### [Records for processing]
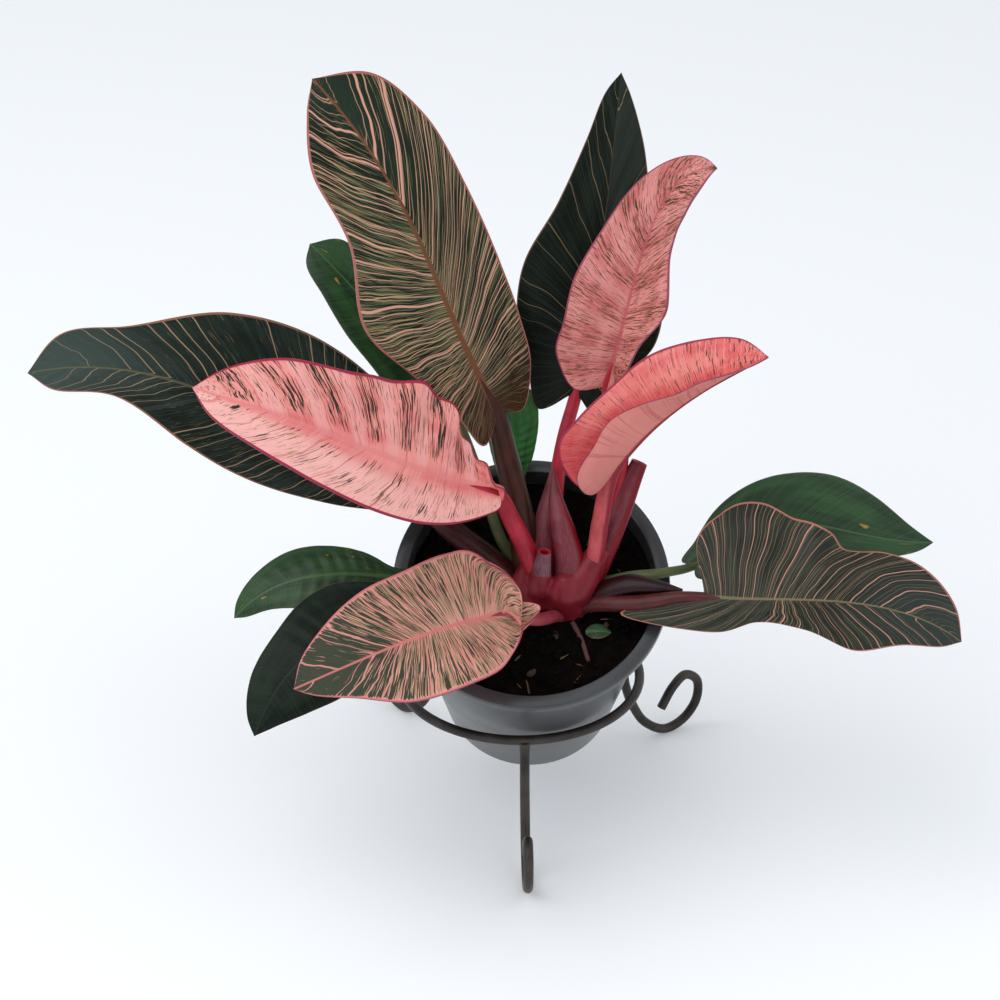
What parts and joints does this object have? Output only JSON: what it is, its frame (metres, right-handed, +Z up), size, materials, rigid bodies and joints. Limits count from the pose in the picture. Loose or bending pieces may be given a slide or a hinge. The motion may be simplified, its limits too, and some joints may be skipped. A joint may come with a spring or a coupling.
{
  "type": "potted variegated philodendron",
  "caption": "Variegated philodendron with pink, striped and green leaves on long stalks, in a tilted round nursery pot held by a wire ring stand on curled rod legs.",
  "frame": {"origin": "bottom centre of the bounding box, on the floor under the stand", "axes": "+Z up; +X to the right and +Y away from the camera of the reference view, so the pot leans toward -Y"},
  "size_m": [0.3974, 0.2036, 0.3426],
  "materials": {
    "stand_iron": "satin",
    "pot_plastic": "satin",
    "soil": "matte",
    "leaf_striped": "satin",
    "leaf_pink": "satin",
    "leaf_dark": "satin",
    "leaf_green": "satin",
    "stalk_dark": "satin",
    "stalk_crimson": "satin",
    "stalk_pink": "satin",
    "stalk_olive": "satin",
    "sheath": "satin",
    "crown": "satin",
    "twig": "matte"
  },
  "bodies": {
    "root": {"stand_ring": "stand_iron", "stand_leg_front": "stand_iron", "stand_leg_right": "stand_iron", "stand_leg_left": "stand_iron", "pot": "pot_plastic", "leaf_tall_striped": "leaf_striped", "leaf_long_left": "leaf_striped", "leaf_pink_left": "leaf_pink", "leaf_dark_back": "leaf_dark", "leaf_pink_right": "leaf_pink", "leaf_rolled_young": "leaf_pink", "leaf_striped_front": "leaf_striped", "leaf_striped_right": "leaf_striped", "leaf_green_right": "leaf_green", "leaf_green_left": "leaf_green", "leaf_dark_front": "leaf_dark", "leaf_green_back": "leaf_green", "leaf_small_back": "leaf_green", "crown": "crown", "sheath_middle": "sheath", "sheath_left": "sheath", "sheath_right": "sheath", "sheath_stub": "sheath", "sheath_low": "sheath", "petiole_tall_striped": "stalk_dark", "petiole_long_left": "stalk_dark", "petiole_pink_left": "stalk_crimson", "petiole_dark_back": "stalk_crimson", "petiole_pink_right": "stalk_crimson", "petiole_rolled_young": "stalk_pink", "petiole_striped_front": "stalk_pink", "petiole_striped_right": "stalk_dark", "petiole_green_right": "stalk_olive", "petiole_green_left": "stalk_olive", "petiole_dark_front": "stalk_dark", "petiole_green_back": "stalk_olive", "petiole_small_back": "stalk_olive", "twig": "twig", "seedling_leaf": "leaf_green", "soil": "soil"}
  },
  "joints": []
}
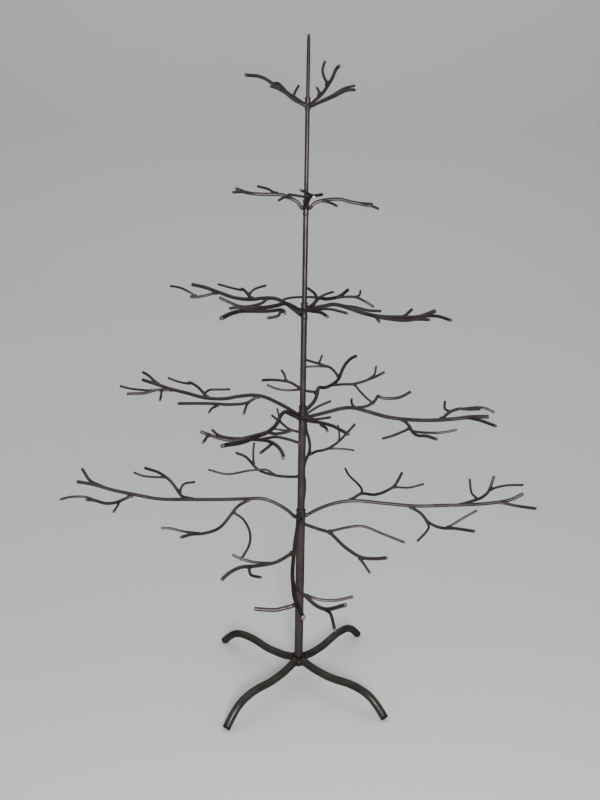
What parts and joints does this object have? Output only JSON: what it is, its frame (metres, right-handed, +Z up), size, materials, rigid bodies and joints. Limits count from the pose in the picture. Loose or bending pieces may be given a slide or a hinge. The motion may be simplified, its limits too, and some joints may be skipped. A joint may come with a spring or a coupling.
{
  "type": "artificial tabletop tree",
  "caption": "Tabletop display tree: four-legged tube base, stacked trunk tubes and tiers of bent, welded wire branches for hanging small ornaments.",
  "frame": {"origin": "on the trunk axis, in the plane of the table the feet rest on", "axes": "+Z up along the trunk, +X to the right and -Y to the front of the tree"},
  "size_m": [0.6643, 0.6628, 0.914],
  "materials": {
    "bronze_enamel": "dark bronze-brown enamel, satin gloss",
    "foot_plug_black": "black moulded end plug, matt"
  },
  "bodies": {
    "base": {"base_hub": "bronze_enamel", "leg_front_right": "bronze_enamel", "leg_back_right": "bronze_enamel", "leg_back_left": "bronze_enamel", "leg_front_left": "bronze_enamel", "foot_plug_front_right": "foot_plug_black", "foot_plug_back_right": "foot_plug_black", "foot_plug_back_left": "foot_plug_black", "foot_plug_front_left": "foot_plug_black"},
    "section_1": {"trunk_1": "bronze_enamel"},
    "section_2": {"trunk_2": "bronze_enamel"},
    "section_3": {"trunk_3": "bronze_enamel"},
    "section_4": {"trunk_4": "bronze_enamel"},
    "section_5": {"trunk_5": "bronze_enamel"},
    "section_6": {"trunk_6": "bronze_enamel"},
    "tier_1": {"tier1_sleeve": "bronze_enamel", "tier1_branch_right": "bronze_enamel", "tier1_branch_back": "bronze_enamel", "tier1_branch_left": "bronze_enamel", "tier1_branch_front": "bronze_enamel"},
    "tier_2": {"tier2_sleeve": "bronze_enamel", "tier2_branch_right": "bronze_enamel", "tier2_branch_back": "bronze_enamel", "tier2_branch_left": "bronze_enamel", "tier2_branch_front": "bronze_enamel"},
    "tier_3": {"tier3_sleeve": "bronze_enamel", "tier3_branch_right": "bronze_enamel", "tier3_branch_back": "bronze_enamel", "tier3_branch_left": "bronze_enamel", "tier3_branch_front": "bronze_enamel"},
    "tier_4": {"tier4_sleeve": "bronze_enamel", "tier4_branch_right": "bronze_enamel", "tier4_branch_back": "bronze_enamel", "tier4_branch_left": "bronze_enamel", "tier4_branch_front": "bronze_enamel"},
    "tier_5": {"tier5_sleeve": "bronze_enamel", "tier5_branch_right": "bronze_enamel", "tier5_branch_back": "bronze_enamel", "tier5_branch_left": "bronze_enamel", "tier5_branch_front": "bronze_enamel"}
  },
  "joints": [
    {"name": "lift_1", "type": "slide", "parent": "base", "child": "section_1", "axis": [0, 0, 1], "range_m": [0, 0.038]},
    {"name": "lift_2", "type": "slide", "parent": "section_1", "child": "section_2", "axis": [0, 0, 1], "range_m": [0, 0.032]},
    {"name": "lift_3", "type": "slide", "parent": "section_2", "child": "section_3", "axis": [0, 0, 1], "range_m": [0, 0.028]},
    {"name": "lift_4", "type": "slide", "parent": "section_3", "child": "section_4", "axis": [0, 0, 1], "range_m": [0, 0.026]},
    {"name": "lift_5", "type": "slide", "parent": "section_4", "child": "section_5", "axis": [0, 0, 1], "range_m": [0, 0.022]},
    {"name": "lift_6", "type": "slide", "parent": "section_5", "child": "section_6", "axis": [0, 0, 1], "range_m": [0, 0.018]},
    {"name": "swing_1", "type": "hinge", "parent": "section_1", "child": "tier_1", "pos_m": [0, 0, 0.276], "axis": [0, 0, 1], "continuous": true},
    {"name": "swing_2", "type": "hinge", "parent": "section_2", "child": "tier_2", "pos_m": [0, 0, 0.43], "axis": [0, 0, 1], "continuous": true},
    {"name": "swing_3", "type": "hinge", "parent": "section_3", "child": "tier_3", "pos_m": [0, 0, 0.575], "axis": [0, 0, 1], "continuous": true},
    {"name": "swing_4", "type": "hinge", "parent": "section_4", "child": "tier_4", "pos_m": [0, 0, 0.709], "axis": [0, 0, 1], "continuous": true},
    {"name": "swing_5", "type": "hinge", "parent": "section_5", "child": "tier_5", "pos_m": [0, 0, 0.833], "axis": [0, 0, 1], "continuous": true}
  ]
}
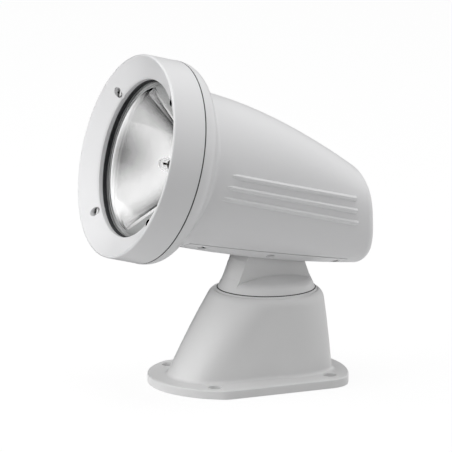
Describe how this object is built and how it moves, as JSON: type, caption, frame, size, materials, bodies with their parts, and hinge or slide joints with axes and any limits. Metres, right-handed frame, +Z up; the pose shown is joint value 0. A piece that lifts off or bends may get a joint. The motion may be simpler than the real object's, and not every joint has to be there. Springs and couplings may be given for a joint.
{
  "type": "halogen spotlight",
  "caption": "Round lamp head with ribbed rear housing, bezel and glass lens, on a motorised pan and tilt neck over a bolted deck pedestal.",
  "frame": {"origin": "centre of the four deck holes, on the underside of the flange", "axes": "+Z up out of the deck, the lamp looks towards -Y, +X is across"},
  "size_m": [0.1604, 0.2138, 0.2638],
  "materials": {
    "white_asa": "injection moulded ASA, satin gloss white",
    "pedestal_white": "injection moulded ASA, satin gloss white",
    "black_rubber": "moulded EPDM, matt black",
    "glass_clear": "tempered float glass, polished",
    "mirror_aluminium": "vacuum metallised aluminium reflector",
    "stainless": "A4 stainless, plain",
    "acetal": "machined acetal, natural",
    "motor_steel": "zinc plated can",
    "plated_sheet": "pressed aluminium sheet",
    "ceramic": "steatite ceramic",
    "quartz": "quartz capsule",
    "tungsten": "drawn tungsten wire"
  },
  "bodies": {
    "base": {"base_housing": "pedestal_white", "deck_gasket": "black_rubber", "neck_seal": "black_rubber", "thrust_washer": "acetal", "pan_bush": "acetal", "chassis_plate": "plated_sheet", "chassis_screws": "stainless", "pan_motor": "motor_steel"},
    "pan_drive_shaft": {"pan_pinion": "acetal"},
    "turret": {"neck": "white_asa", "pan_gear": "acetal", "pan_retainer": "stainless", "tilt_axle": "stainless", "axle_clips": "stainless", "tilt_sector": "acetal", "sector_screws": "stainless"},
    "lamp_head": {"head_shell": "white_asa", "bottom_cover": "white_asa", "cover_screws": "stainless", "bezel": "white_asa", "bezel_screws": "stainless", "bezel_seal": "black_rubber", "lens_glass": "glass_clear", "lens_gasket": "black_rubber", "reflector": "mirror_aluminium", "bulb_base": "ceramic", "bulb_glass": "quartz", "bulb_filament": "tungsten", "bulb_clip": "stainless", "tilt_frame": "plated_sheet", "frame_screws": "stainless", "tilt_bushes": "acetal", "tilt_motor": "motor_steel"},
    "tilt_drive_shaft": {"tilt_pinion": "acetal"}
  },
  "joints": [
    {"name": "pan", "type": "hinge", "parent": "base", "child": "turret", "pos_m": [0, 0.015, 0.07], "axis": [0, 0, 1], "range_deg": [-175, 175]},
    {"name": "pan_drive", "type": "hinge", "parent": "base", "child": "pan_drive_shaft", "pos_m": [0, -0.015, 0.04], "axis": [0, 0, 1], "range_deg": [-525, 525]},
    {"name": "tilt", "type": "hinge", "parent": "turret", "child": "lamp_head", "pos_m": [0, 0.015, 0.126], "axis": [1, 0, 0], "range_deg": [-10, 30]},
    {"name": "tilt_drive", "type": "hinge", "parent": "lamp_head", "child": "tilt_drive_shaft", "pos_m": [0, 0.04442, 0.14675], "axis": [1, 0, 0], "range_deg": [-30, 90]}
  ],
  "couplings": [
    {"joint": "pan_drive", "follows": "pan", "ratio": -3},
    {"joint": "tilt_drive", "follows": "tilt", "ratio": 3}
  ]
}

### [Your task]
Copy out each line that contains the word "caption".

### [Complete response]
  "caption": "Variegated philodendron with pink, striped and green leaves on long stalks, in a tilted round nursery pot held by a wire ring stand on curled rod legs.",
  "caption": "Tabletop display tree: four-legged tube base, stacked trunk tubes and tiers of bent, welded wire branches for hanging small ornaments.",
Describe how this object is built and how it moves, as JSON: type, caption, frame, size, materials, bodies with their parts, and hinge or slide joints with axes and any limits. Metres, right-handed frame, +Z up; the pose shown is joint value 0. A piece that lifts off or bends may get a joint. The motion may be simpler than the real object's, and not every joint has to be there. Springs and couplings may be given for a joint.
  "caption": "Round lamp head with ribbed rear housing, bezel and glass lens, on a motorised pan and tilt neck over a bolted deck pedestal.",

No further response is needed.